[Start]
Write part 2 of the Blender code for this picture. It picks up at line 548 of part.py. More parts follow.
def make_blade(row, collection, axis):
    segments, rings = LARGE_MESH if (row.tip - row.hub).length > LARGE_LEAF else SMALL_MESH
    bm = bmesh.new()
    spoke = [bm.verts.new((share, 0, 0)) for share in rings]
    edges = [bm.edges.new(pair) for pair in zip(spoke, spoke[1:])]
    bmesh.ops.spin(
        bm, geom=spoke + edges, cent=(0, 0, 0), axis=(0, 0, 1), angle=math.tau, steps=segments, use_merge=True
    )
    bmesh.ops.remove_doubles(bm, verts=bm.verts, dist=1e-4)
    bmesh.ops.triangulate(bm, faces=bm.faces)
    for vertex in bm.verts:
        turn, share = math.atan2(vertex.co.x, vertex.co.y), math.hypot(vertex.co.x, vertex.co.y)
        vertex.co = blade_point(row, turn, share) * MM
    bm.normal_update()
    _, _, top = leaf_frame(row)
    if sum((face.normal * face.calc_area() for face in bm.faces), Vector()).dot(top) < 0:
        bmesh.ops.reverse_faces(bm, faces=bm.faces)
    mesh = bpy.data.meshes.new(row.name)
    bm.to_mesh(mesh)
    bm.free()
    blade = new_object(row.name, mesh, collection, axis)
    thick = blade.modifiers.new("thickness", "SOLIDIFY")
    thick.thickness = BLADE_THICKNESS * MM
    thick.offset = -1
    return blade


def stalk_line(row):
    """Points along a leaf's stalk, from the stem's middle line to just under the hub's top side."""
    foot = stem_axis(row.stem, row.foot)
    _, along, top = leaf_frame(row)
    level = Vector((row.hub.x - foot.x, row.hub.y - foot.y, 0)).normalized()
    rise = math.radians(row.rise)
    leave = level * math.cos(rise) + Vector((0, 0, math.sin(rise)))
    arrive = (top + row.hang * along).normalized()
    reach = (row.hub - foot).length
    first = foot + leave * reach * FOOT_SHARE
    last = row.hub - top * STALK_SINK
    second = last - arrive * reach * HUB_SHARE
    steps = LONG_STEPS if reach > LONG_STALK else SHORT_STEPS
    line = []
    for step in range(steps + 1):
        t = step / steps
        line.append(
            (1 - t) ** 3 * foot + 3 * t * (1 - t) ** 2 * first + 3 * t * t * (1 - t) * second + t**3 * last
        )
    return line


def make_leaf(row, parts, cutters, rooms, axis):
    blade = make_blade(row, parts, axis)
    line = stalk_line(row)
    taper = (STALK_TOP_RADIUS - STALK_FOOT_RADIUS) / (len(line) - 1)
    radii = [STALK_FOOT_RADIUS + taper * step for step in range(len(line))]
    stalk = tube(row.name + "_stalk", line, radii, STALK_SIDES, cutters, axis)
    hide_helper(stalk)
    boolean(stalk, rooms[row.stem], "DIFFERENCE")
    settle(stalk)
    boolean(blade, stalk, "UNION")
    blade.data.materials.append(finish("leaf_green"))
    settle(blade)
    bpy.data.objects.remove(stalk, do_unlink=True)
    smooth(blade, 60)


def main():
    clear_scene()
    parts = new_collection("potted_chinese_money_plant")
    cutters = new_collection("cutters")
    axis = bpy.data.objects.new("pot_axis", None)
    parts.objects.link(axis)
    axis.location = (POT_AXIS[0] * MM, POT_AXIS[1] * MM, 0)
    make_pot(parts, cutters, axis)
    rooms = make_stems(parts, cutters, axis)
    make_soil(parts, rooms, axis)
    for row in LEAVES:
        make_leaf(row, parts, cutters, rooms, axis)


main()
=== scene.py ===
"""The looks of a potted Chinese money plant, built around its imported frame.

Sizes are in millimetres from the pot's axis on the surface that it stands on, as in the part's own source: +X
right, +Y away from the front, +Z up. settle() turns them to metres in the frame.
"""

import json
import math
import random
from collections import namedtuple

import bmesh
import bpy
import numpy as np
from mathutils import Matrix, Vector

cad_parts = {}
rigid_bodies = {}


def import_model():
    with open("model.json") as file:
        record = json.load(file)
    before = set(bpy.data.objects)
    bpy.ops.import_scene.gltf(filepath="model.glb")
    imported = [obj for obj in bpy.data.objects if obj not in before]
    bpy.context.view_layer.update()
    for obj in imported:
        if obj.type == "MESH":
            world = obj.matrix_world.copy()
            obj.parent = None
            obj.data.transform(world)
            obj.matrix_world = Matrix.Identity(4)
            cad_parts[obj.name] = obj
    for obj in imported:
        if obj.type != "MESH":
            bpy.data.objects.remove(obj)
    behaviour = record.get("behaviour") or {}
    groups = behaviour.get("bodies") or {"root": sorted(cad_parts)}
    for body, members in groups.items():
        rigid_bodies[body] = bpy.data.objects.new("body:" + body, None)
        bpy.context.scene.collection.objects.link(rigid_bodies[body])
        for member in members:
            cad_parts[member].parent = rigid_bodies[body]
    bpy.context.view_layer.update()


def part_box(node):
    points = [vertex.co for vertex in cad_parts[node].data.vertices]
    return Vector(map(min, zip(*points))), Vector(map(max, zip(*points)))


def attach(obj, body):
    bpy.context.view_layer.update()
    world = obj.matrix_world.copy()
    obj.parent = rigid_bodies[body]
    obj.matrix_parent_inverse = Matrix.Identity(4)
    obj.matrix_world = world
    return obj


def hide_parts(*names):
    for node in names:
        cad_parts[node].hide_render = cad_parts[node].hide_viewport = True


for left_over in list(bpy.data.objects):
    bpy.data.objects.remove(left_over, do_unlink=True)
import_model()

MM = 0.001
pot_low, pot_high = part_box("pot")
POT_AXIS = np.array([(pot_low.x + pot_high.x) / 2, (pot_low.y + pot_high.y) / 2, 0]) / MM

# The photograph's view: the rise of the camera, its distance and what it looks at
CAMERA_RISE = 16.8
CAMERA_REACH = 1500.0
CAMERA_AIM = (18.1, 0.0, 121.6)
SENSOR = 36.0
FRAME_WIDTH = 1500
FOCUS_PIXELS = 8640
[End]
Repeat the span of lines that opens with the line holding "steps = LONG_STEPS" and closes with the line holding "obj.matrix_world = Matrix.Identity(4)", exactly as it stands.

• **Result of the task**:
    steps = LONG_STEPS if reach > LONG_STALK else SHORT_STEPS
    line = []
    for step in range(steps + 1):
        t = step / steps
        line.append(
            (1 - t) ** 3 * foot + 3 * t * (1 - t) ** 2 * first + 3 * t * t * (1 - t) * second + t**3 * last
        )
    return line


def make_leaf(row, parts, cutters, rooms, axis):
    blade = make_blade(row, parts, axis)
    line = stalk_line(row)
    taper = (STALK_TOP_RADIUS - STALK_FOOT_RADIUS) / (len(line) - 1)
    radii = [STALK_FOOT_RADIUS + taper * step for step in range(len(line))]
    stalk = tube(row.name + "_stalk", line, radii, STALK_SIDES, cutters, axis)
    hide_helper(stalk)
    boolean(stalk, rooms[row.stem], "DIFFERENCE")
    settle(stalk)
    boolean(blade, stalk, "UNION")
    blade.data.materials.append(finish("leaf_green"))
    settle(blade)
    bpy.data.objects.remove(stalk, do_unlink=True)
    smooth(blade, 60)


def main():
    clear_scene()
    parts = new_collection("potted_chinese_money_plant")
    cutters = new_collection("cutters")
    axis = bpy.data.objects.new("pot_axis", None)
    parts.objects.link(axis)
    axis.location = (POT_AXIS[0] * MM, POT_AXIS[1] * MM, 0)
    make_pot(parts, cutters, axis)
    rooms = make_stems(parts, cutters, axis)
    make_soil(parts, rooms, axis)
    for row in LEAVES:
        make_leaf(row, parts, cutters, rooms, axis)


main()
=== scene.py ===
"""The looks of a potted Chinese money plant, built around its imported frame.

Sizes are in millimetres from the pot's axis on the surface that it stands on, as in the part's own source: +X
right, +Y away from the front, +Z up. settle() turns them to metres in the frame.
"""

import json
import math
import random
from collections import namedtuple

import bmesh
import bpy
import numpy as np
from mathutils import Matrix, Vector

cad_parts = {}
rigid_bodies = {}


def import_model():
    with open("model.json") as file:
        record = json.load(file)
    before = set(bpy.data.objects)
    bpy.ops.import_scene.gltf(filepath="model.glb")
    imported = [obj for obj in bpy.data.objects if obj not in before]
    bpy.context.view_layer.update()
    for obj in imported:
        if obj.type == "MESH":
            world = obj.matrix_world.copy()
            obj.parent = None
            obj.data.transform(world)
            obj.matrix_world = Matrix.Identity(4)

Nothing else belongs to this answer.